Mantel’s book as a whole sets itself up for a sequel, and those familiar with the period have a sense of what will happen to many of the characters presented, including Anne Boleyn, Jane Seymour and Thomas Cromwell. A word should be mentioned about the title, Wolf Hall, since it is more descriptive of what it portends than what it has to do with the present book. The Seymours live at Wolf Hall, and it will be Jane Seymour who succeeds Anne Boleyn as Henry VIII’s next wife and the one who fulfills his quest for a male heir. Other than mentioned in passing, it is only discussed briefly on the last page and in fact the last sentence. Cromwell, whom we know is emotionally attached to Jane Seymour, intends to visit her and the Seymour family. The book ends thusly: ‘Early September. Five days. Wolf Hall.’ To the reader waiting for the relevance of the title, it is a long wait indeed and perhaps without any meaning for the entire story. It is the author, in her notes published at the end of the novel, who admits as much: ‘Wolf Hall, the Seymour house in Wiltshire, is where we’re going at the end of the book. But, of course, I chose it primarily for its metaphorical resonance: who could resist it? The whole of Henry’s court is Wolf Hall.’
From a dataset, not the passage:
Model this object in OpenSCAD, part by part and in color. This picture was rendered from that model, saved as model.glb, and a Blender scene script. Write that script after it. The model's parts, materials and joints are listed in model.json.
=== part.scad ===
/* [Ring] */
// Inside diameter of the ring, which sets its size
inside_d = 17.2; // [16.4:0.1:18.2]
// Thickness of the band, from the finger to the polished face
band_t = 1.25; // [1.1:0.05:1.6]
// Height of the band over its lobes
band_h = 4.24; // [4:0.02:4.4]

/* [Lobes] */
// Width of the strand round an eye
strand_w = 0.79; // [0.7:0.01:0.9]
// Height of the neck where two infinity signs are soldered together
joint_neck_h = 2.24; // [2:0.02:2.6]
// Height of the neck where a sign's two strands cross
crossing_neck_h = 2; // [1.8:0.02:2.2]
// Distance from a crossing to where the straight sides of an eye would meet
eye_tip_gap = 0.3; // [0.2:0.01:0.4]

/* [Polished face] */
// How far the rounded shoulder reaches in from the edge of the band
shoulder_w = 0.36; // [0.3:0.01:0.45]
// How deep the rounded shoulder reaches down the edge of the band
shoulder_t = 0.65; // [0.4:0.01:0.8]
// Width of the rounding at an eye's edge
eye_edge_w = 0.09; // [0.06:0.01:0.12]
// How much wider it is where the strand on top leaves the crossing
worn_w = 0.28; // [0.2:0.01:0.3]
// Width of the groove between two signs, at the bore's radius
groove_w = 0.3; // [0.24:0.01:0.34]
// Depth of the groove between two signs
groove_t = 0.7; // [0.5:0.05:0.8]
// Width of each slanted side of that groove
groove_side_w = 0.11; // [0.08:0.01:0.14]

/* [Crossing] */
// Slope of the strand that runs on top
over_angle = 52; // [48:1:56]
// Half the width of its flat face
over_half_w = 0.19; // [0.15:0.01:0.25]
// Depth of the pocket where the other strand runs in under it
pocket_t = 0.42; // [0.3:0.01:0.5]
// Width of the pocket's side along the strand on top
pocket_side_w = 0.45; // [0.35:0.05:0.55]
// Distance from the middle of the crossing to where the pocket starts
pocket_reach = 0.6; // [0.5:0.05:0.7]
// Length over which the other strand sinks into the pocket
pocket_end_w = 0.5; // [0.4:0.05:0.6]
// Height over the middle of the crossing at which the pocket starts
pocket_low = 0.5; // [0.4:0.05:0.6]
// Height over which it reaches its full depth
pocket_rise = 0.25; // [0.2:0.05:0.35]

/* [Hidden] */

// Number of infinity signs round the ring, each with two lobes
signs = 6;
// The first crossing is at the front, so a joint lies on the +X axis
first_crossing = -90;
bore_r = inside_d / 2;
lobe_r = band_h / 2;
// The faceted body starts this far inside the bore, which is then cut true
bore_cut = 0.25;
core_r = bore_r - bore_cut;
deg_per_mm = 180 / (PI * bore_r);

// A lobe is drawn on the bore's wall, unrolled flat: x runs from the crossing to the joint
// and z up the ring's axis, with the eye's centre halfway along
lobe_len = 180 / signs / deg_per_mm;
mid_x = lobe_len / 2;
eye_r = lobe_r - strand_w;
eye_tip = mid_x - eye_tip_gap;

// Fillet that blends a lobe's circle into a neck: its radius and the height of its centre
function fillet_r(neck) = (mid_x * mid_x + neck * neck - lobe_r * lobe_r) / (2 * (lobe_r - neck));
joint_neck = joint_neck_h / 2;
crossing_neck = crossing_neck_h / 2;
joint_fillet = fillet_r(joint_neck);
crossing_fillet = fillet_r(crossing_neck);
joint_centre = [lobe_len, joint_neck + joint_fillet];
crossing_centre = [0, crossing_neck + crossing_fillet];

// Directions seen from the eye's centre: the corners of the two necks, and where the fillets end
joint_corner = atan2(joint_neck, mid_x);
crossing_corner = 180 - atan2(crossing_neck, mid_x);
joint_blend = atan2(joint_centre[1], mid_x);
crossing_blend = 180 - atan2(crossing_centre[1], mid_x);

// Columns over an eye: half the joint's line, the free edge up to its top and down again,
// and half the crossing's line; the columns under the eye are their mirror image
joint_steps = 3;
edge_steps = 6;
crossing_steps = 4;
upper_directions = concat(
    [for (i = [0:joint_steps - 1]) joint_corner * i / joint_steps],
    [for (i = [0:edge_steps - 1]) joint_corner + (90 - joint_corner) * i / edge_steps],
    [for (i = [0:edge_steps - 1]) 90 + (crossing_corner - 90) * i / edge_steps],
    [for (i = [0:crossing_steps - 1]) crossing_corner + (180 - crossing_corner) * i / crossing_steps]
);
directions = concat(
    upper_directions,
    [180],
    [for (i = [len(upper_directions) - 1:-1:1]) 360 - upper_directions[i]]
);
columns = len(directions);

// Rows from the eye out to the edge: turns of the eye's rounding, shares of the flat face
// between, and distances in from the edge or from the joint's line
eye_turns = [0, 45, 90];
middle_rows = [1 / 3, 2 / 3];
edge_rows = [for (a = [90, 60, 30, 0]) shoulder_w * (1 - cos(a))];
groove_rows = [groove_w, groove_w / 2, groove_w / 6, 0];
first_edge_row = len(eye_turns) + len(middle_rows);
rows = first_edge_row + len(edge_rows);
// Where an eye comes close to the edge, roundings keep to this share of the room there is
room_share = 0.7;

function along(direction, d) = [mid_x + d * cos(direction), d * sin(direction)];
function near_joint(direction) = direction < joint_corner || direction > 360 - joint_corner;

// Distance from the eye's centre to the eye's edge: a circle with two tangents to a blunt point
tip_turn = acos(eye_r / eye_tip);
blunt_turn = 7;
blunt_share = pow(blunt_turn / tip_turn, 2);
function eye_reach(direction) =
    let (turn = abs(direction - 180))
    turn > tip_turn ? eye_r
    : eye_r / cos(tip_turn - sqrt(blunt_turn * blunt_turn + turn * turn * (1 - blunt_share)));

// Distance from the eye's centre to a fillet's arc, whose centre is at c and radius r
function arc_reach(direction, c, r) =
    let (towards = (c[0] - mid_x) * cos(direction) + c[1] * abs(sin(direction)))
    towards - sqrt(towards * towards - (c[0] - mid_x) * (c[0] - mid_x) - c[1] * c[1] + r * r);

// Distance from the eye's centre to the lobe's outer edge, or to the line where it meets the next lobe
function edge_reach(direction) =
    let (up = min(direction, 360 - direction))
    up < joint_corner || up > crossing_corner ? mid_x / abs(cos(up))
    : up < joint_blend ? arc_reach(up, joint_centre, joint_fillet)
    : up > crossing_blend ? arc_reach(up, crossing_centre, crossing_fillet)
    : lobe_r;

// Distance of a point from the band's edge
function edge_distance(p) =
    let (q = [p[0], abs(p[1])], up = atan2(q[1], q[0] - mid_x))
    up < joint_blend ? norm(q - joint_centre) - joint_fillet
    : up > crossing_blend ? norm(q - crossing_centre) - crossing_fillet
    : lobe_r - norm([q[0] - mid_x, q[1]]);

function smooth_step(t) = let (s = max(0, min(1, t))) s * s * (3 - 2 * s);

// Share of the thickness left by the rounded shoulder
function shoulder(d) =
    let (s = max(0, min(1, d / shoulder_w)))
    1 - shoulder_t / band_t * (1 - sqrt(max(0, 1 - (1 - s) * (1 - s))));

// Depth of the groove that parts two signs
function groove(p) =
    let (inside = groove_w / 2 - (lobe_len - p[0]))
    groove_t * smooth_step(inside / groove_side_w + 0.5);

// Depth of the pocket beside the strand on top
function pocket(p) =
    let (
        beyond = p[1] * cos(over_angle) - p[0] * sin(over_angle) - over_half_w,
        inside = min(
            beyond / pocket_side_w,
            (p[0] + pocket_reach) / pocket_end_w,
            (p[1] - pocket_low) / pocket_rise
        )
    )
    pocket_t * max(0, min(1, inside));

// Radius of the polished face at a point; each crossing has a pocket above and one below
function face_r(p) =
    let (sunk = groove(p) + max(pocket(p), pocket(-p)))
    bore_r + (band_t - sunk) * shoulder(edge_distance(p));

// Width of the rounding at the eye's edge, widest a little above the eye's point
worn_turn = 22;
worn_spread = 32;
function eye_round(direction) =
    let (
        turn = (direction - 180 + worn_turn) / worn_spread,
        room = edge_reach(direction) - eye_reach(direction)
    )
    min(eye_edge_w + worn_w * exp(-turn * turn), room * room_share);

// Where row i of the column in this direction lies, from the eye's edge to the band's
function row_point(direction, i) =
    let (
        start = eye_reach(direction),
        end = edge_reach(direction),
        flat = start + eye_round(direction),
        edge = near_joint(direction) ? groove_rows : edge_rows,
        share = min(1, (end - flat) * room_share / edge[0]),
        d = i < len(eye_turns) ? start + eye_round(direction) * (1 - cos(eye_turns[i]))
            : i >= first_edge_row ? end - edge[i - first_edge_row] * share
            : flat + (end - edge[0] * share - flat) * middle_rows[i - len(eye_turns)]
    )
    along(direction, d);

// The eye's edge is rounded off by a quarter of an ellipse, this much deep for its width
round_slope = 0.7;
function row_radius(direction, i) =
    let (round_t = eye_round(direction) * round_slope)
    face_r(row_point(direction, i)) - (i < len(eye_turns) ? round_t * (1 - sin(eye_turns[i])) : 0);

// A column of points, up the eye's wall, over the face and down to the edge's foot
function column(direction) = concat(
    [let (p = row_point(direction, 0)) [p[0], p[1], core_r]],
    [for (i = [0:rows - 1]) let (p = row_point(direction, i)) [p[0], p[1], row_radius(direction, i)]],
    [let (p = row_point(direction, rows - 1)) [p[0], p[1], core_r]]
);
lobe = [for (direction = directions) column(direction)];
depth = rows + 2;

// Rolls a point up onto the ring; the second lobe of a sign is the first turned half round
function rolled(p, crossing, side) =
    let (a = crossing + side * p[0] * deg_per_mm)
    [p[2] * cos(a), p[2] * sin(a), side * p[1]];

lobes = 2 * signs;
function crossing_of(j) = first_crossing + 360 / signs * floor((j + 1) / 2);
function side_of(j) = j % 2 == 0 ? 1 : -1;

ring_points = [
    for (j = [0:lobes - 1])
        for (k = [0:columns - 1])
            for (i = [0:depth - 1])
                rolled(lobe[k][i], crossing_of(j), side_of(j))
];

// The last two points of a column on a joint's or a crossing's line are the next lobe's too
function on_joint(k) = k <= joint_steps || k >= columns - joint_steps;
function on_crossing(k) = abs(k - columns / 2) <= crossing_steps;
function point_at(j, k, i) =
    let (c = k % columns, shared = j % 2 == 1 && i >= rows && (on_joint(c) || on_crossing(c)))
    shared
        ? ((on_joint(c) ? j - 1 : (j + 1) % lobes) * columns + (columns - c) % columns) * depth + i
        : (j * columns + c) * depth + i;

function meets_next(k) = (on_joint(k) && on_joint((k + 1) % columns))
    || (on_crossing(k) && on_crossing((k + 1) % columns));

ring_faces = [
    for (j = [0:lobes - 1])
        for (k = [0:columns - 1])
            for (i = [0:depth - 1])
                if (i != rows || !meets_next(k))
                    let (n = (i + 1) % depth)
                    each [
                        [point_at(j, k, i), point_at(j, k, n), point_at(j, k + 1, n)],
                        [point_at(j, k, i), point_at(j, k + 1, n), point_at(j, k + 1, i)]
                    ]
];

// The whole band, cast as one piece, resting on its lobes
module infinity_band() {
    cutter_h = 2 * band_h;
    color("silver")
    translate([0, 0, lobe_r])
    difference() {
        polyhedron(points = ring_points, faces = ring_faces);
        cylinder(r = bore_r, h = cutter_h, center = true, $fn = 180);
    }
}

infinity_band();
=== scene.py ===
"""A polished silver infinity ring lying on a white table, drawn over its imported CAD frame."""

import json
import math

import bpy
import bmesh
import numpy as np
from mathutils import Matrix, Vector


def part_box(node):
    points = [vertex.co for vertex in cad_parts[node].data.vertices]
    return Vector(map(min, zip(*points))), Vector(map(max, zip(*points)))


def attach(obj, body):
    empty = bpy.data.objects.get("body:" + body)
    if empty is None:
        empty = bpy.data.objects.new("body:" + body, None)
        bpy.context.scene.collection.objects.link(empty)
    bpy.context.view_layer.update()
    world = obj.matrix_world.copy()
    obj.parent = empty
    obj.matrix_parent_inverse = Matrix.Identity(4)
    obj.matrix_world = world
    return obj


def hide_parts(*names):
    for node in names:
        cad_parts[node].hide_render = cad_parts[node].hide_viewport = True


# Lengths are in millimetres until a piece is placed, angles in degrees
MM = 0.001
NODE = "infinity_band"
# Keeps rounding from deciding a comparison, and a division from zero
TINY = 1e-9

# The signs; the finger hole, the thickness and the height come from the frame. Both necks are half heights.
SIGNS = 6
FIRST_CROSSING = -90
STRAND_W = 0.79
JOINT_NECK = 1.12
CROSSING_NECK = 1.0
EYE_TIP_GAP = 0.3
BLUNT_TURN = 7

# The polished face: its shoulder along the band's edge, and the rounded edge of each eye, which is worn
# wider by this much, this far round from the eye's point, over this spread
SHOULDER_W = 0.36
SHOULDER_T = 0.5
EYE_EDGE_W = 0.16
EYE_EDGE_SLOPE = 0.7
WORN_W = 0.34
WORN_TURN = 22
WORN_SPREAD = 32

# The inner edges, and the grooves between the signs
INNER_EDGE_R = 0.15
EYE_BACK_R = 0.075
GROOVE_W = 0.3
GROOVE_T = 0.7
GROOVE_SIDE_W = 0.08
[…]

It might prove useful to read both books, beginning with Elton’s, if the reader desires to understand first what it was that preoccupied most of Thomas Cromwell’s time before entering the social and political world he dealt with on a daily basis during his rise to become the chief minister of Henry VIII as narrated by Mantel and Cromwell himself. It is sometimes difficult to comprehend a life solely through a fictionalised account, no matter how well researched, without becoming grounded in how things worked, or why they did not. Both authors have a great respect for their subject, and together they have taken a lesser-known Tudor figure in the popular mind and created a major component in one of the great events of English history: the Henrician Reformation, with its cast of famous characters caught up in this uncertain time.

1    G. R. Elton, The Tudor Revolution in Government: Administrative Changes in the Reign of Henry VIII (Cambridg, 1953).

2    For a good summary of Elton’s thesis and a revision of his conclusions, see Ethan H. Shagan, ‘The Tudor Revolution in Government fifty years later: rethinking Geoffrey Elton’s vision of political modernization’, paper presented at The University of Chicago Nicholson Center for British Studies Conference: Modernizing Politics? (21–2 May 2005).

3    Lacey Baldwin Smith, Henry VIII: The Mask of Royalty (London, 1971).

4    George Cavendish, The Life and Death of Cardinal Wolsey, ed. Richard S. Sylvester, Early English Text Society, 243 (London, 1959).  Cavendish was a gentleman usher in Wolsey’s household.

5    Félix Martí-Ibáñez, M.D., ‘The “Anne Boleyn” syndrome’, MD Medical News Magazine, 18, 10 (Oct 1974), 11–16.  There are no contemporary descriptions of Anne’s deformities.  The notion of having six fingers (polydactylism), a goiter and ‘moles’ occurred years after her execution and most likely by anti-Anglicans seeking to portray the attributes of a witch who enchanted Henry VIII into his divorce from Katherine and the papacy.

6    It has always been my feeling that once Henry VIII viewed the unfortunate lady in person and recognized the disparity between pictorial rendition and reality, it should have been the artist, Hans Holbein, who went to the block and not Cromwell.  After Cromwell’s demise, Henry lamented the execution of his minister and might have come to the same conclusion.  Holbein died in 1543, possibly from the plague.